The delusion of the nonjudgemental coach

As a coach, being nonjudgemental is seen as a virtue, an ideal to aspire to, a badge of honour.  We coaches, along with other caring professions, tend to agree it is an essential attitude to adopt for our clients to grow.

However, we don’t have to travel very far to encounter a community who take exception to our mutual reverence of the nonjudgemental attitude.  This is a community who pride themselves on the rigour of their thinking and questioning.  To find them, we have to pass the offices of our natural bedfellows in the psychology department, wander down several corridors and around a number of corners, until we find the department of philosophy.

Philosophers, old and new, have pondered on the nature of judgement and concluded that nonjudgementalism is in fact the precise opposite of a virtue.  It is a vulnerability, if not a delusion. This view is expressed in the plainest terms by Theodore Dalrymple:  ‘Experience has taught me that it is wrong and cruel to suspend judgment, that nonjudgementalism is at best indifference to the suffering of others, at worst a disguised form of sadism’. (The Rush from Judgement, 1997)

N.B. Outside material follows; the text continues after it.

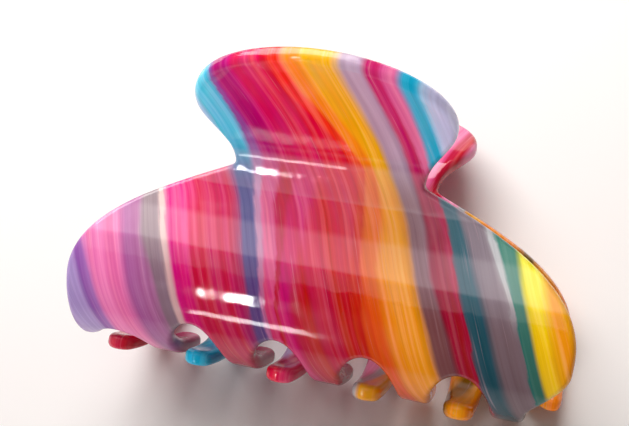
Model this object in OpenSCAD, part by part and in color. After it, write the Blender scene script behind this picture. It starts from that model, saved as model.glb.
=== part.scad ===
// Claw hair clip: two identical bent-sheet jaws on a sprung hinge, lying on its back jaw.
// Sheet coordinates: x along the hinge, s along the bent sheet (0 at the waist, + up the handle).
// Clip coordinates: x along the hinge, y from the front jaw to the back jaw, z up the handles.
// Each piece is built in clip coordinates, then lie() lays it down on z = 0, handles toward +y.

/* [Clip] */
// which piece to show
// scale of the jaw outline along the hinge
length_scale = 1; // [0.95:0.01:1.05]
// thickness of the acetate sheet
sheet_t = 3.2; // [2.8:0.1:3.4]
// how round the sheet's edges are
edge_r = 1.3; // [0.6:0.1:1.4]

/* [Outline] */
// sheet position of the handle's top
handle_top = 29.95; // [28.5:0.05:30.5]
// sheet position of the handle's widest row
handle_wide = 12.5; // [11:0.1:14]
// half width of the handle
handle_half = 25.2; // [24:0.1:26]
// sheet position of the waist
waist_s = -2.3; // [-2.8:0.1:-1.8]
// half width of the waist
waist_w = 19.3; // [18.5:0.1:20.5]
// how square the notch at the waist is
notch_pull = 1.15; // [0.8:0.05:1.6]
// how full the shoulder is
shoulder_pull = 17; // [15:0.5:19]
// half width of the body
body_half = 50.5; // [50:0.1:51]
// sheet position where the body is widest
body_s = -29.6; // [-31:0.2:-28]

/* [Teeth] */
// spacing of the teeth on one jaw
tooth_pitch = 17.9; // [17.6:0.1:18]
// half width of a tooth where the arch ends
tooth_hw = 3.4; // [3:0.1:3.5]
// half width of a tooth near its tip
tip_hw = 2.9; // [2.6:0.1:3]
// sheet position of the arches between the teeth
arch_top = -36.6; // [-37.4:0.2:-35.8]
// sheet position of the tooth tips
tip_s = -62.5; // [-63.5:0.5:-61]

/* [Hinge] */
// half distance between the two sheets' middle planes at the waist
waist_half = 10.1; // [9.8:0.1:10.6]
// height of the pin relative to the waist
pin_z = -3; // [-4:0.5:-2]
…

The view is not just a recent one, C.S. Lewis in ‘The humanitarian theory of punishment’ (1949) asserts that ‘Mercy, detached from Justice, grows unmerciful’.  Abstaining from judgement, while appearing merciful, in fact shows no respect for the other person, treating them as a child rather than an adult.  Judgement is seen as essential to respect for individual responsibility.  For others, such as William Clifford in ‘The Ethics of Belief’ (1877), the failure to exercise judgement in forming a belief according to the evidence is a dereliction of duty. 

As coaches, are we really saying that we do not believe in exercising sound judgement?  Or that we do not believe in holding other functioning adults to account for the choices that they make?  No, that does not sound right, so what on earth do we mean by adopting a nonjudgemental attitude?

Well, it turns out that the very word judgement is a slippery thing.  Judgement has a number of meanings, according to the Oxford English Dictionary, of which the two most relevant to us are:

(i)                  The formation of an opinion or conclusion concerning something, especially following careful consideration or deliberation.

(ii)                The pronouncing of a deliberate opinion upon a person or thing, or the opinion pronounced; criticism, critique, comment; (sometimes) spec. censure, publicly stated disapproval.

The first definition is associated with phrases such as ‘exercising sound judgement’, while the second definition is associated, in some cases, with phrases such as ‘passing judgement on someone’. 

Already, we can see scope for considerable ambiguity when the word ‘judgement' is used without a clarifying context, and indeed much of the conflict between proponents of judgement and nonjudgementalism is riven with a basic semantic misunderstanding between a benign interpretation of judgement as in ‘I value her judgement’ and a malign interpretation of judgement associated with excessive criticism. 

The latter interpretation appears particularly stressed in the uses of the adjectival form, ‘judgemental’ which, according to the OED, is defined as:

(i)                  Of or relating to judgement; involving or requiring the exercise of judgement.

(ii)                Inclined to make moral judgements; having or displaying an overly critical point of view. 

Of these two definitions, the more common seems to me to be the second.  “Stop being so judgemental” is almost certainly a request to form a more generous, and less overly critical, interpretation, than a request to cease exercising sound judgement.      

The term ‘nonjudgemental’ also therefore inherits this ambiguity.  It can mean (i) avoiding or suspending judgement or (ii) avoiding being overly critical.  So when adherents of judgement and nonjudgementalism lock swords, they might be genuinely opposed or they might be strenuously and paradoxically declaring the same thing: “exercise judgement appropriately!”.  

So what does this all mean for coaches?  I think the term nonjudgemental is too deeply rooted in our coaching culture to change it now, but the ambiguity in the word may cause us to under-appreciate the value and role of judgement in the coaching process.  What exactly is an appropriate use of judgement?  The same lack of precision in our language also means we do not ask ourselves a deeper question, and a true philosophical question: are there times when it is appropriate to suspend judgement according to all its meanings?   This the subject of a future article on this topic.  In the meantime, if you meet a philosopher, consider having a dictionary to hand.